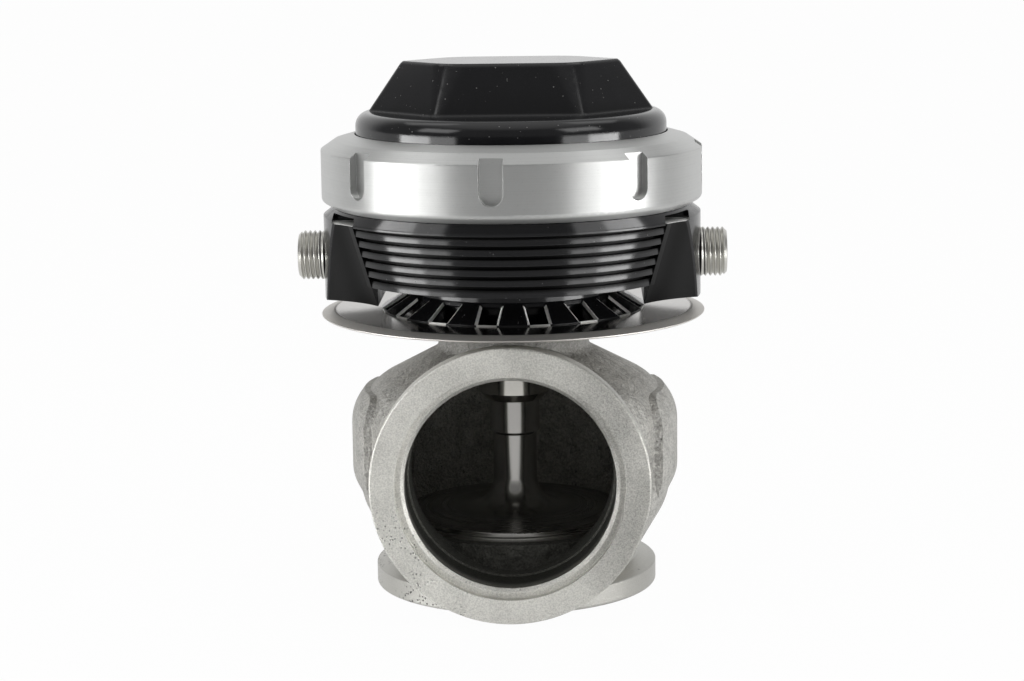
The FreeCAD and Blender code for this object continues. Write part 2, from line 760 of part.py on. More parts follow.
# ---- cap and collar -------------------------------------------------------------------------------------
def dowel_bar(radius, low):
    return Part.makeCylinder(radius, dowel_length, Vector(0, dowel_circle, low))


def cap_dowel():
    return dowel_bar(dowel_radius, base_top - dowel_length / 2)


def crown_outline(share, inset, z):
    """Long hexagon with two sharp corners on X; share runs from 0 at the crown's foot to 1 at its top."""
    corner = crown_low_corner + (crown_high_corner - crown_low_corner) * share - 1.3 * inset
    flat = crown_low_flat + (crown_high_flat - crown_low_flat) * share - inset
    ridge = crown_low_ridge + (crown_high_ridge - crown_low_ridge) * share - 0.5 * inset
    soft = crown_low_round + (crown_high_round - crown_low_round) * share
    outline = rounded_wire([
        (corner, 0, crown_corner_round), (ridge, flat, soft), (-ridge, flat, soft),
        (-corner, 0, crown_corner_round), (-ridge, -flat, soft), (ridge, -flat, soft)])
    outline.rotate(origin, Vector(1, 0, 0), -90)
    outline.translate(Vector(0, 0, z))
    return outline


def top_cap():
    """Cap with a clamping flange, rounded shoulder and hexagonal crown."""
    skirt = lathe([
        (0, cap_low), (cap_flange_radius, cap_low), (cap_flange_radius, slip_low), (cap_wall_radius, slip_low),
        (cap_wall_radius, cap_ledge, cap_ledge - cap_shoulder_low - 0.6), (cap_ledge_radius - 1.4, cap_ledge),
        (0, cap_ledge)])
    crown = Part.makeLoft([
        crown_outline(-crown_sink, 0.0, cap_ledge - crown_sink * (crown_height - crown_edge)),
        crown_outline(1.0, 0.0, cap_top - crown_edge),
        crown_outline(1.0, crown_edge, cap_top)], True, True)
    ledge_low = cap_ledge - cap_ledge_wall
    room = lathe([
        (0, cap_low - 1), (bowl_radius, cap_low - 1), (bowl_radius, ledge_low - 3.0), (bowl_radius - 2.5, ledge_low),
        (crown_bore, ledge_low), (crown_bore, room_top), (0, room_top)])
    port = port_cylinder(cap_port_radius, crown_bore - 5, crown_low_corner, cap_port_height)
    hole = dowel_bar(dowel_radius + running_gap, base_top - dowel_length / 2)
    return skirt.fuse(crown).cut([room, port, hole])


def slip_ring():
    return ring(slip_inner, slip_outer, slip_low, lip_low)


def notch_cutter():
    """One spanner notch with a round lower end, on the outlet's side."""
    half = notch_width / 2
    floor = collar_radius - notch_depth
    centre = notch_low + half
    corner = Vector(-half, -floor - 2 * notch_depth, centre)
    slot = Part.makeBox(notch_width, 2 * notch_depth, collar_top - centre + 1, corner)
    end = Part.makeCylinder(half, 2 * notch_depth, Vector(0, -floor, centre), Vector(0, -1, 0))
    return slot.fuse(end)


def collar():
    blank = lathe([
        (collar_bore, collar_low), (collar_foot_radius, collar_low), (collar_radius, collar_low + collar_foot, collar_foot_round),
        (collar_radius, collar_side_top, 0.6), (collar_slope_radius, collar_slope_top),
        (collar_lip_radius, collar_top), (collar_lip_radius, lip_low), (collar_bore, lip_low)])
    return blank.cut(pattern(notch_cutter(), notch_count, notch_turn))


def pieces():
    """Every piece by its node name."""
    made = {
        "valve_body": valve_body(), "valve_seat": valve_seat(), "valve_guide": valve_guide(), "valve": valve(),
        "body_gasket": body_gasket(), "heat_shield": heat_shield(), "actuator_base": actuator_base(),
        "base_bush": base_bush(), "stem_seal": stem_seal(), "seal_retainer": seal_retainer(),
        "base_screws": base_screws(), "diaphragm_plate": diaphragm_plate(), "diaphragm": diaphragm(),
        "piston": piston(), "stem_washer": stem_washer(), "stem_nut": stem_nut(), "spring_seat": spring_seat(),
        "cap_dowel": cap_dowel(), "top_cap": top_cap(), "slip_ring": slip_ring(), "collar": collar(),
    }
    for side, word in ((-1, "left"), (1, "right")):
        made["coolant_fitting_" + word] = coolant_fitting(side)
        made["fitting_seal_" + word] = fitting_seal(side)
    for name in spring_sizes:
        made[name] = spring(name)
    return made


def build():
    os.makedirs("parts", exist_ok=True)
    for name, shape in pieces().items():
        shape.exportStep("parts/" + name + ".step")


build()
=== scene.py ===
"""Looks of an external turbo wastegate: finishes, threads, springs, diaphragm and a small studio.

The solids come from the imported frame, in metres. +Z runs along the valve stem, and the outlet
looks towards -Y.
"""
import json
import math

import bmesh
import bpy
from bpy.props import FloatProperty, FloatVectorProperty, IntProperty, PointerProperty
from mathutils import Matrix, Vector


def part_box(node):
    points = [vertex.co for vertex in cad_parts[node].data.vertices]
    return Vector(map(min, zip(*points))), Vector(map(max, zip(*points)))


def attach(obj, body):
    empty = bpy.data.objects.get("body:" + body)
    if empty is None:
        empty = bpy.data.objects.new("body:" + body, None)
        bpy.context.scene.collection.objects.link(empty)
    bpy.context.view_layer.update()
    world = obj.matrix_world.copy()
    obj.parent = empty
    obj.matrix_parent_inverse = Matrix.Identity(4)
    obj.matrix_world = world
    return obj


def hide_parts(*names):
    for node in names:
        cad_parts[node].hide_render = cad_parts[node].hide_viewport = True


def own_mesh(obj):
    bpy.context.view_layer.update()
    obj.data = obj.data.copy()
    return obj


bl_info = {
    "name": "Wastegate looks",
    "version": (1, 0, 0),
    "blender": (4, 5, 0),
    "location": "3D View > Sidebar > Wastegate",
    "description": "Finishes, threads, springs and studio for the wastegate",
    "category": "Object",
}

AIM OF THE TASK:
Reprint the data above from the opening line to the line holding "return outline", inclusive, and nothing else.

RESULT OF THIS EXERCISE:
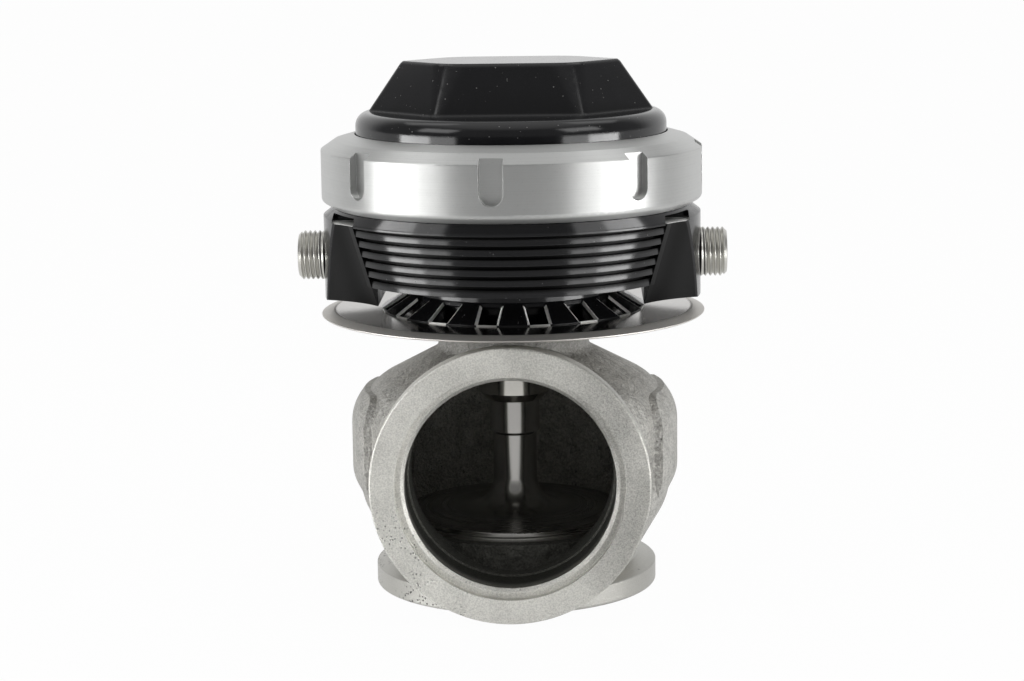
The FreeCAD and Blender code for this object continues. Write part 2, from line 760 of part.py on. More parts follow.
# ---- cap and collar -------------------------------------------------------------------------------------
def dowel_bar(radius, low):
    return Part.makeCylinder(radius, dowel_length, Vector(0, dowel_circle, low))


def cap_dowel():
    return dowel_bar(dowel_radius, base_top - dowel_length / 2)


def crown_outline(share, inset, z):
    """Long hexagon with two sharp corners on X; share runs from 0 at the crown's foot to 1 at its top."""
    corner = crown_low_corner + (crown_high_corner - crown_low_corner) * share - 1.3 * inset
    flat = crown_low_flat + (crown_high_flat - crown_low_flat) * share - inset
    ridge = crown_low_ridge + (crown_high_ridge - crown_low_ridge) * share - 0.5 * inset
    soft = crown_low_round + (crown_high_round - crown_low_round) * share
    outline = rounded_wire([
        (corner, 0, crown_corner_round), (ridge, flat, soft), (-ridge, flat, soft),
        (-corner, 0, crown_corner_round), (-ridge, -flat, soft), (ridge, -flat, soft)])
    outline.rotate(origin, Vector(1, 0, 0), -90)
    outline.translate(Vector(0, 0, z))
    return outline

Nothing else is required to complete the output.